─── Material

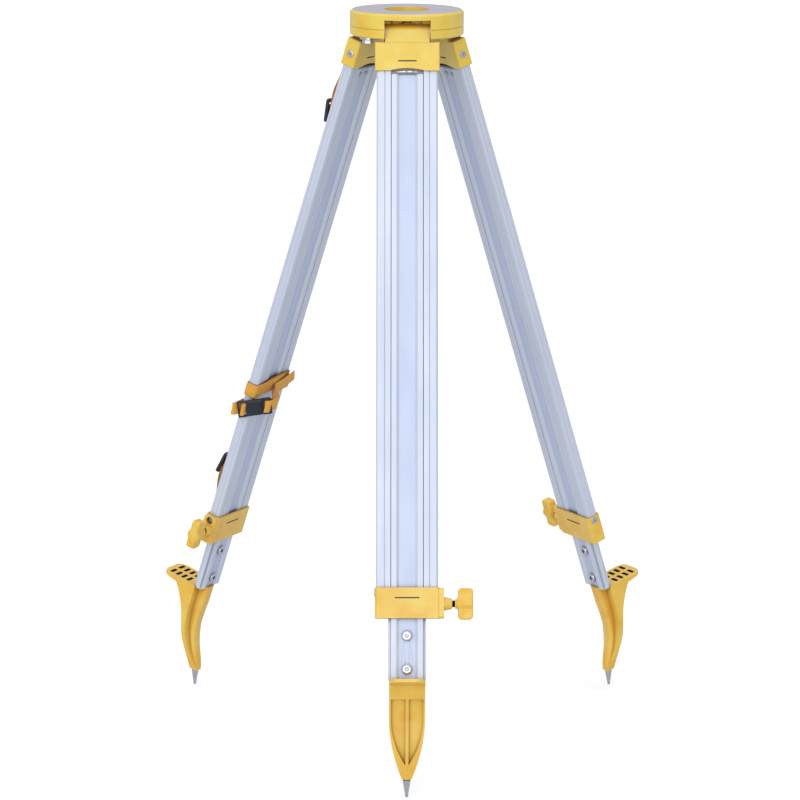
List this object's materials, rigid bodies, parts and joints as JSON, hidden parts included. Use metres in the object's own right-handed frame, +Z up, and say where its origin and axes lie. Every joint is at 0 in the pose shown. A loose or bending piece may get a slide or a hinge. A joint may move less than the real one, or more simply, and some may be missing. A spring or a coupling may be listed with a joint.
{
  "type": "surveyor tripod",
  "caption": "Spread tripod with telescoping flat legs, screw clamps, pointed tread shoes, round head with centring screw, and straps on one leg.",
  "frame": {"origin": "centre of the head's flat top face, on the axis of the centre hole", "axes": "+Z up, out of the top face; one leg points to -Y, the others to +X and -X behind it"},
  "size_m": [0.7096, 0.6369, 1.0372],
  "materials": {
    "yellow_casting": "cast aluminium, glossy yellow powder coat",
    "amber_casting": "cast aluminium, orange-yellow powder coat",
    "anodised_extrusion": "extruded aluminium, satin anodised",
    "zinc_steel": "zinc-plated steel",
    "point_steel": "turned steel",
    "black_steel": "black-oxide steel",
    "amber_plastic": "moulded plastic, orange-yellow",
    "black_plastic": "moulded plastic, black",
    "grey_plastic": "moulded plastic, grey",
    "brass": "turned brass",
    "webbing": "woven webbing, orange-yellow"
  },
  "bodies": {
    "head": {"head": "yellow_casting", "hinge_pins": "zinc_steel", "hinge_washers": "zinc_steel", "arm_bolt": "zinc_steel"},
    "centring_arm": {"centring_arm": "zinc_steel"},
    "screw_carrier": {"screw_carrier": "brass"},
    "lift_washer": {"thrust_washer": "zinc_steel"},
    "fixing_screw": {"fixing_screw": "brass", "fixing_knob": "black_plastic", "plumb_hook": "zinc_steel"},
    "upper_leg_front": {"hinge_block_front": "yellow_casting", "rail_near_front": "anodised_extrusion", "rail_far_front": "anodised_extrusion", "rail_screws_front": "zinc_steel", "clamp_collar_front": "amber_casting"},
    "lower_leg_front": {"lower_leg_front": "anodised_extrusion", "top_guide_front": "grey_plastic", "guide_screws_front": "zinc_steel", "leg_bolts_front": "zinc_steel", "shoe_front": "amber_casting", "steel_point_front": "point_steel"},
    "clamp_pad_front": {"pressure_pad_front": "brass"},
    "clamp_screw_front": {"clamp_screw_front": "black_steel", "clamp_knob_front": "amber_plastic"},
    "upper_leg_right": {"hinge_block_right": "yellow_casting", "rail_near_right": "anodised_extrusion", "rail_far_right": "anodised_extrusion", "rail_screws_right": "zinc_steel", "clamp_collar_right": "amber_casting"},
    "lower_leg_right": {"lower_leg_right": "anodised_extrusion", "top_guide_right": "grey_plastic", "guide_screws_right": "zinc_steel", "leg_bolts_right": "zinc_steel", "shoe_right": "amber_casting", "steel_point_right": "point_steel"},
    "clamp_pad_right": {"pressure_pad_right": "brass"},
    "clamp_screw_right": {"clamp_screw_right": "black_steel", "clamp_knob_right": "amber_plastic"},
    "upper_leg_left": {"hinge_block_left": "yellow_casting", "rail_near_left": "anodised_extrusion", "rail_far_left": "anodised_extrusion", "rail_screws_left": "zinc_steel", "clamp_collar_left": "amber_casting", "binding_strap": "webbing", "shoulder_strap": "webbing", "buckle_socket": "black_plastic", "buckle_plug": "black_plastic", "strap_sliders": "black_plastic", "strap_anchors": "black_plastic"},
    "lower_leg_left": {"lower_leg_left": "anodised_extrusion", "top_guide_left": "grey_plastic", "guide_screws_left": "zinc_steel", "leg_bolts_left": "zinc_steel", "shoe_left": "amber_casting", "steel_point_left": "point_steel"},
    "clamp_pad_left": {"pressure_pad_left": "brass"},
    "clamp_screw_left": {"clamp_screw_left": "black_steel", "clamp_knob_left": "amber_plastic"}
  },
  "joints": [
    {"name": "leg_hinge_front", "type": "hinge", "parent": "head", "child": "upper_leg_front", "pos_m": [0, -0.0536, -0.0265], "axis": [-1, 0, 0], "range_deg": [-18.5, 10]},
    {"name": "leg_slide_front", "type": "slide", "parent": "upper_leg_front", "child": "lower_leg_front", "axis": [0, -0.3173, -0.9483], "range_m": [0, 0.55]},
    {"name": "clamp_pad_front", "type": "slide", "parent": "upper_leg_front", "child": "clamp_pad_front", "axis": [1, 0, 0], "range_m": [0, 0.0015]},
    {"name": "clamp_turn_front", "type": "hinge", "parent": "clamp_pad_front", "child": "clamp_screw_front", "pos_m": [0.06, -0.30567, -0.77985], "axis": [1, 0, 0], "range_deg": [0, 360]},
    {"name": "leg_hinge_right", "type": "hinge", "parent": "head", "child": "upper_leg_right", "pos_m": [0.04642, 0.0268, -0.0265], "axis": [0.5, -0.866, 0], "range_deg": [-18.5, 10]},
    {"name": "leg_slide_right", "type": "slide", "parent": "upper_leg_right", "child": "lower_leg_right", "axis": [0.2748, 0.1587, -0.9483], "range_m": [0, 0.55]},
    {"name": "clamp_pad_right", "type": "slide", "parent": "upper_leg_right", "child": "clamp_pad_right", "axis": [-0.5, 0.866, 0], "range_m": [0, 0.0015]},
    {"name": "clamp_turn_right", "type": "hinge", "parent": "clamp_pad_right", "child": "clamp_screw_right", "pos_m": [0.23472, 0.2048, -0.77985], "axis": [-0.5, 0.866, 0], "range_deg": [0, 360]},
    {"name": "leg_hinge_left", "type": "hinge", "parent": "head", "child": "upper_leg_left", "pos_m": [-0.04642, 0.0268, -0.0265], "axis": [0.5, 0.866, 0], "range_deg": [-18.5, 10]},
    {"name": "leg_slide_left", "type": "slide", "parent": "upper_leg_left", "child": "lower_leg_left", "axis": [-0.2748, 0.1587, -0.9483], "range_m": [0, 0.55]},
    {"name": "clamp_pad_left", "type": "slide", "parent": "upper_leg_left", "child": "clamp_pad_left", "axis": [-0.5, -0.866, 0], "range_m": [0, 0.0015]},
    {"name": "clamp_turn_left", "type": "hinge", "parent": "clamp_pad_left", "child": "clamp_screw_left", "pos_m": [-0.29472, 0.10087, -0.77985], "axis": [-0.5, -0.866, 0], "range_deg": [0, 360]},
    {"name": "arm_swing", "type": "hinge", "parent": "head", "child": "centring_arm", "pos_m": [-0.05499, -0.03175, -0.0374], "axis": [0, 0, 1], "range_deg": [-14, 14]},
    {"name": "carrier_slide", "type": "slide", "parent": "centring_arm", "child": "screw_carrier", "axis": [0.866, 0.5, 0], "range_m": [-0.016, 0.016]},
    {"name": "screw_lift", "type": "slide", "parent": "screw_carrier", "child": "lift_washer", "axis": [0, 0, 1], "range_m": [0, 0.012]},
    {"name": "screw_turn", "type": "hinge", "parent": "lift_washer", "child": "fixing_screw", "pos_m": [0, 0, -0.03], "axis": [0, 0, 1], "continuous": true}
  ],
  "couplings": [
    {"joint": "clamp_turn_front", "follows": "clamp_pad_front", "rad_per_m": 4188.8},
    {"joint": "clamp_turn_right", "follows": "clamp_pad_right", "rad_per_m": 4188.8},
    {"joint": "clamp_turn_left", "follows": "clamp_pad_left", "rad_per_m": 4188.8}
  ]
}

──────

■ **Task description**: Extract the data in full. Keep it word for word.

■ **Correct result**:
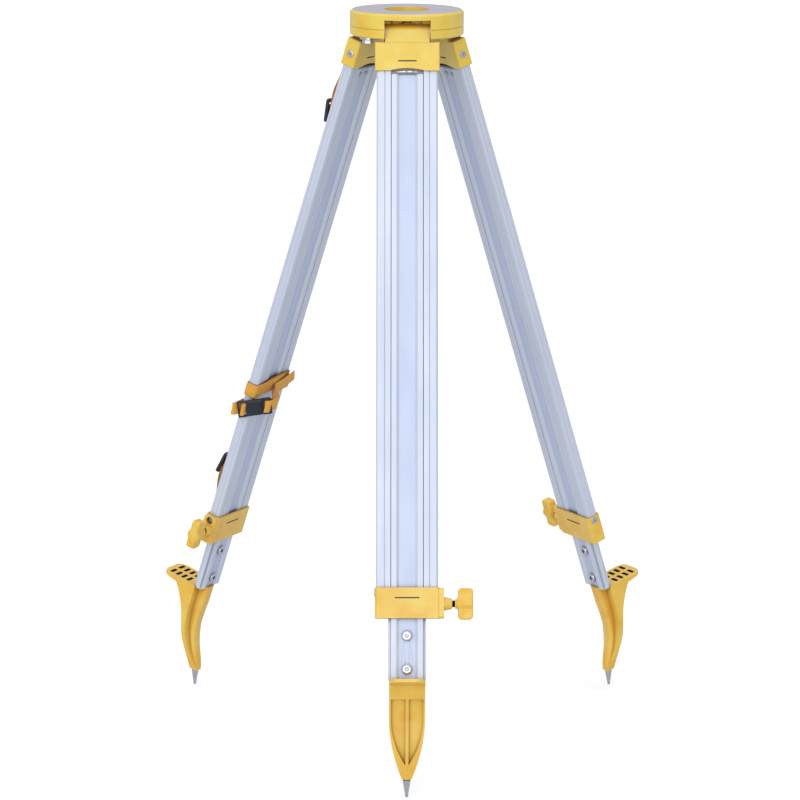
List this object's materials, rigid bodies, parts and joints as JSON, hidden parts included. Use metres in the object's own right-handed frame, +Z up, and say where its origin and axes lie. Every joint is at 0 in the pose shown. A loose or bending piece may get a slide or a hinge. A joint may move less than the real one, or more simply, and some may be missing. A spring or a coupling may be listed with a joint.
{
  "type": "surveyor tripod",
  "caption": "Spread tripod with telescoping flat legs, screw clamps, pointed tread shoes, round head with centring screw, and straps on one leg.",
  "frame": {"origin": "centre of the head's flat top face, on the axis of the centre hole", "axes": "+Z up, out of the top face; one leg points to -Y, the others to +X and -X behind it"},
  "size_m": [0.7096, 0.6369, 1.0372],
  "materials": {
    "yellow_casting": "cast aluminium, glossy yellow powder coat",
    "amber_casting": "cast aluminium, orange-yellow powder coat",
    "anodised_extrusion": "extruded aluminium, satin anodised",
    "zinc_steel": "zinc-plated steel",
    "point_steel": "turned steel",
    "black_steel": "black-oxide steel",
    "amber_plastic": "moulded plastic, orange-yellow",
    "black_plastic": "moulded plastic, black",
    "grey_plastic": "moulded plastic, grey",
    "brass": "turned brass",
    "webbing": "woven webbing, orange-yellow"
  },
  "bodies": {
    "head": {"head": "yellow_casting", "hinge_pins": "zinc_steel", "hinge_washers": "zinc_steel", "arm_bolt": "zinc_steel"},
    "centring_arm": {"centring_arm": "zinc_steel"},
    "screw_carrier": {"screw_carrier": "brass"},
    "lift_washer": {"thrust_washer": "zinc_steel"},
    "fixing_screw": {"fixing_screw": "brass", "fixing_knob": "black_plastic", "plumb_hook": "zinc_steel"},
    "upper_leg_front": {"hinge_block_front": "yellow_casting", "rail_near_front": "anodised_extrusion", "rail_far_front": "anodised_extrusion", "rail_screws_front": "zinc_steel", "clamp_collar_front": "amber_casting"},
    "lower_leg_front": {"lower_leg_front": "anodised_extrusion", "top_guide_front": "grey_plastic", "guide_screws_front": "zinc_steel", "leg_bolts_front": "zinc_steel", "shoe_front": "amber_casting", "steel_point_front": "point_steel"},
    "clamp_pad_front": {"pressure_pad_front": "brass"},
    "clamp_screw_front": {"clamp_screw_front": "black_steel", "clamp_knob_front": "amber_plastic"},
    "upper_leg_right": {"hinge_block_right": "yellow_casting", "rail_near_right": "anodised_extrusion", "rail_far_right": "anodised_extrusion", "rail_screws_right": "zinc_steel", "clamp_collar_right": "amber_casting"},
    "lower_leg_right": {"lower_leg_right": "anodised_extrusion", "top_guide_right": "grey_plastic", "guide_screws_right": "zinc_steel", "leg_bolts_right": "zinc_steel", "shoe_right": "amber_casting", "steel_point_right": "point_steel"},
    "clamp_pad_right": {"pressure_pad_right": "brass"},
    "clamp_screw_right": {"clamp_screw_right": "black_steel", "clamp_knob_right": "amber_plastic"},
    "upper_leg_left": {"hinge_block_left": "yellow_casting", "rail_near_left": "anodised_extrusion", "rail_far_left": "anodised_extrusion", "rail_screws_left": "zinc_steel", "clamp_collar_left": "amber_casting", "binding_strap": "webbing", "shoulder_strap": "webbing", "buckle_socket": "black_plastic", "buckle_plug": "black_plastic", "strap_sliders": "black_plastic", "strap_anchors": "black_plastic"},
    "lower_leg_left": {"lower_leg_left": "anodised_extrusion", "top_guide_left": "grey_plastic", "guide_screws_left": "zinc_steel", "leg_bolts_left": "zinc_steel", "shoe_left": "amber_casting", "steel_point_left": "point_steel"},
    "clamp_pad_left": {"pressure_pad_left": "brass"},
    "clamp_screw_left": {"clamp_screw_left": "black_steel", "clamp_knob_left": "amber_plastic"}
  },
  "joints": [
    {"name": "leg_hinge_front", "type": "hinge", "parent": "head", "child": "upper_leg_front", "pos_m": [0, -0.0536, -0.0265], "axis": [-1, 0, 0], "range_deg": [-18.5, 10]},
    {"name": "leg_slide_front", "type": "slide", "parent": "upper_leg_front", "child": "lower_leg_front", "axis": [0, -0.3173, -0.9483], "range_m": [0, 0.55]},
    {"name": "clamp_pad_front", "type": "slide", "parent": "upper_leg_front", "child": "clamp_pad_front", "axis": [1, 0, 0], "range_m": [0, 0.0015]},
    {"name": "clamp_turn_front", "type": "hinge", "parent": "clamp_pad_front", "child": "clamp_screw_front", "pos_m": [0.06, -0.30567, -0.77985], "axis": [1, 0, 0], "range_deg": [0, 360]},
    {"name": "leg_hinge_right", "type": "hinge", "parent": "head", "child": "upper_leg_right", "pos_m": [0.04642, 0.0268, -0.0265], "axis": [0.5, -0.866, 0], "range_deg": [-18.5, 10]},
    {"name": "leg_slide_right", "type": "slide", "parent": "upper_leg_right", "child": "lower_leg_right", "axis": [0.2748, 0.1587, -0.9483], "range_m": [0, 0.55]},
    {"name": "clamp_pad_right", "type": "slide", "parent": "upper_leg_right", "child": "clamp_pad_right", "axis": [-0.5, 0.866, 0], "range_m": [0, 0.0015]},
    {"name": "clamp_turn_right", "type": "hinge", "parent": "clamp_pad_right", "child": "clamp_screw_right", "pos_m": [0.23472, 0.2048, -0.77985], "axis": [-0.5, 0.866, 0], "range_deg": [0, 360]},
    {"name": "leg_hinge_left", "type": "hinge", "parent": "head", "child": "upper_leg_left", "pos_m": [-0.04642, 0.0268, -0.0265], "axis": [0.5, 0.866, 0], "range_deg": [-18.5, 10]},
    {"name": "leg_slide_left", "type": "slide", "parent": "upper_leg_left", "child": "lower_leg_left", "axis": [-0.2748, 0.1587, -0.9483], "range_m": [0, 0.55]},
    {"name": "clamp_pad_left", "type": "slide", "parent": "upper_leg_left", "child": "clamp_pad_left", "axis": [-0.5, -0.866, 0], "range_m": [0, 0.0015]},
    {"name": "clamp_turn_left", "type": "hinge", "parent": "clamp_pad_left", "child": "clamp_screw_left", "pos_m": [-0.29472, 0.10087, -0.77985], "axis": [-0.5, -0.866, 0], "range_deg": [0, 360]},
    {"name": "arm_swing", "type": "hinge", "parent": "head", "child": "centring_arm", "pos_m": [-0.05499, -0.03175, -0.0374], "axis": [0, 0, 1], "range_deg": [-14, 14]},
    {"name": "carrier_slide", "type": "slide", "parent": "centring_arm", "child": "screw_carrier", "axis": [0.866, 0.5, 0], "range_m": [-0.016, 0.016]},
    {"name": "screw_lift", "type": "slide", "parent": "screw_carrier", "child": "lift_washer", "axis": [0, 0, 1], "range_m": [0, 0.012]},
    {"name": "screw_turn", "type": "hinge", "parent": "lift_washer", "child": "fixing_screw", "pos_m": [0, 0, -0.03], "axis": [0, 0, 1], "continuous": true}
  ],
  "couplings": [
    {"joint": "clamp_turn_front", "follows": "clamp_pad_front", "rad_per_m": 4188.8},
    {"joint": "clamp_turn_right", "follows": "clamp_pad_right", "rad_per_m": 4188.8},
    {"joint": "clamp_turn_left", "follows": "clamp_pad_left", "rad_per_m": 4188.8}
  ]
}